ダッカ市内にある高層建築物の多くが建築基準を満たしておらず、マグニチュード6クラスの地震でも50%以上、7クラス(阪神大震災規模)の地震が襲った場合90%以上、8クラス(関東大震災や東南海地震に相当)ではほぼ全部が倒壊するとの調査結果をダッカ国内紙がまとめている。そうした背景には、自然災害に対して強靭であるべき公共建築物の約5000棟のうち約3000棟以上が、現行の建築基準法が策定される1993年以前の基準や規制がない時に建設されており、近年に建設された建物より自然災害に対して脆弱であるという理由がある。 さらに、ダッカは海抜2-11mのデルタ地帯にあり、地盤の脆弱性に加え、海面上昇による将来の水没リスクも指摘されている。
マクロ的な視点で不動産投資判断を
バングラデシュ不動産投資に関しては自然災害リスクを加味する必要がある。ダッカ市内の物件を例にあげれば、グルシャン/バリダラエリアなど外資企業駐在員や現地富裕層が多く集まるエリアの分譲マンションなどを購入、3年程度の短期で確実にキャピタルゲインを狙える地域への投資を行うやり方がある。一方でダッカ市内及び近郊で、モノレールや高速道路計画も加味しながら値上がりが期待できる土地を購入する方法もある。災害に弱い建物への長期投資は極力避けるべきである。保険市場も整っていない同国の不動産投資に関しては、短期回収を基本とし、現地土地開発事情に精通したコンサルタントを通して土地購入を行うのが現状から見てベターな選択と考えられる。

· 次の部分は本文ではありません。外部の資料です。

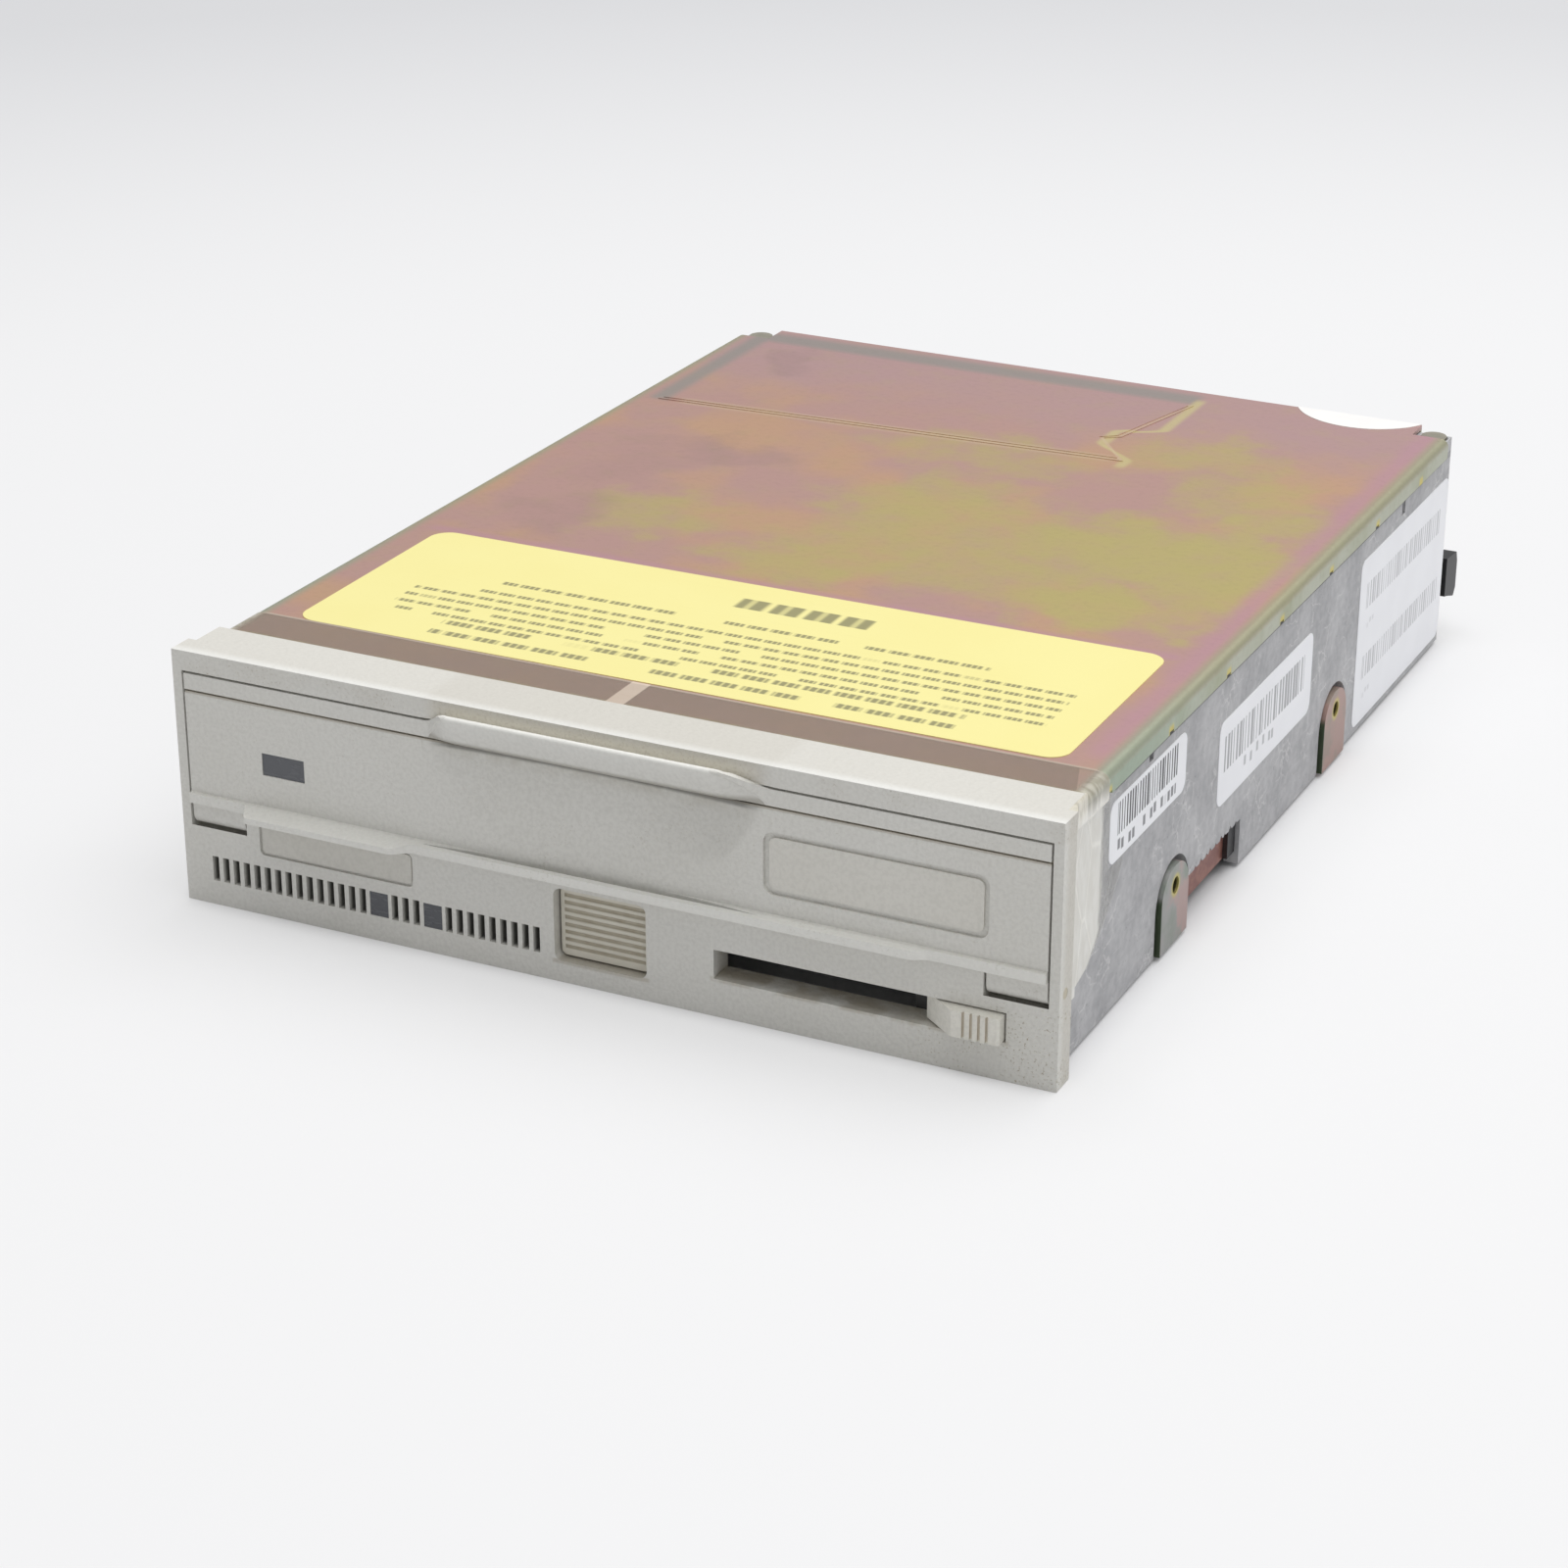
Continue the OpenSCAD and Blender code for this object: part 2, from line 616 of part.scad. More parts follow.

一般の不動産投資熱とは切り離して、災害リスク等を加味しながら、冷静な目で投資を行わなければならない。一方で、特別な資産を持たないライフラインにかかわる企業、事業に関しては、現時点では企業財務内容に比して非常に割安であり、不動産以外の投資案件に関してもリスクを分散させる意味で検討、ウォッチするマクロ的な視点がバングラデシュの投資を考える上でより重要である。